By Saturday, I had boiled two hundred more pots, and the counters of my home were filled with containers which said words like “My Angel,” and “Betrayal,” and “Destruction.”
And I was amazed at the results, thousands of jars, each spoiling at the same rate.
I wondered why I could not save even a single grain of rice.
I awoke with you(r) voice) lingering in the air, remnants of dream clinging, scattered pieces of planets falling over down around.
II.
Every night a little death, a prodding of formless intangibility, for example – last night gravity held us in orbit above a planet
I became a block of black granite
and explained
communication
occurs instantaneously across great distances universes or lifetimes away.
III.
I poured some coffee, thought about your plain smile, how smugly you said my name, (as if you owned me) and I realize I never lost you, because my dead father would have said,
“You can’t lose something you never had.”
IV.
Every morning I wake, surprised at life. being alive.
V.
Whatever Secrets the Dead Know They Keep to Themselves
Here we go round the thin shade of ‘morn, a soft side of dawn. . .
A great hawk, six feet wide, circled once and dove into an open field. and rose, like a breath of smoke on fire, his wings plowed draughts of wind in invisible eddies – a silhouette on starched earth.
Here we go round the razor of dawn, a shade of a form. . .
And the field mouse, stuck in his talons – fur torn open – heart beat bled empty, ascended also, watched her home below, become as she would soon be to…
(And a 1 and a 2 and 3 and a) a never a nonono. . .

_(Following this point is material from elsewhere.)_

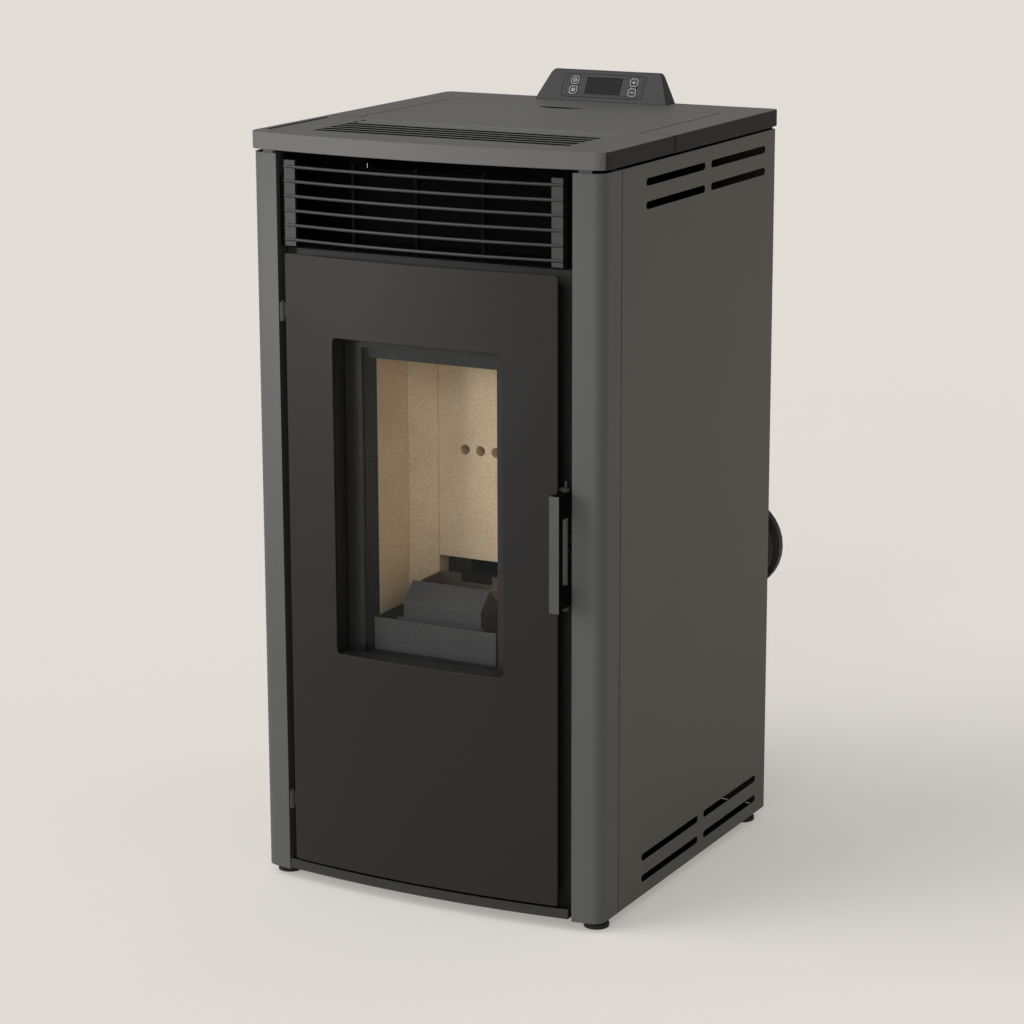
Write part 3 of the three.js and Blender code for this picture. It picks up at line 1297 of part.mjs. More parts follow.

You shoulda seen the black crows circling below, eating her entrails, while pebble black eyes (infinite alone) remembered the field (and a)
See we spin down the dark of the blood, a sun a sun of smoke. . .
she might’ve dreamed (of a 1 and a 2 and a) of being back home, a hole in the ground (3 and 4 and) too far too far too far
Patta-patta patta the blood on the lawn, a home a stone a birth. . .
(7 6 5, a life is alive) a sad man (4 3 2, what to do what to do) in a s h i t brown field (and a 1 and a done) died her death that day too.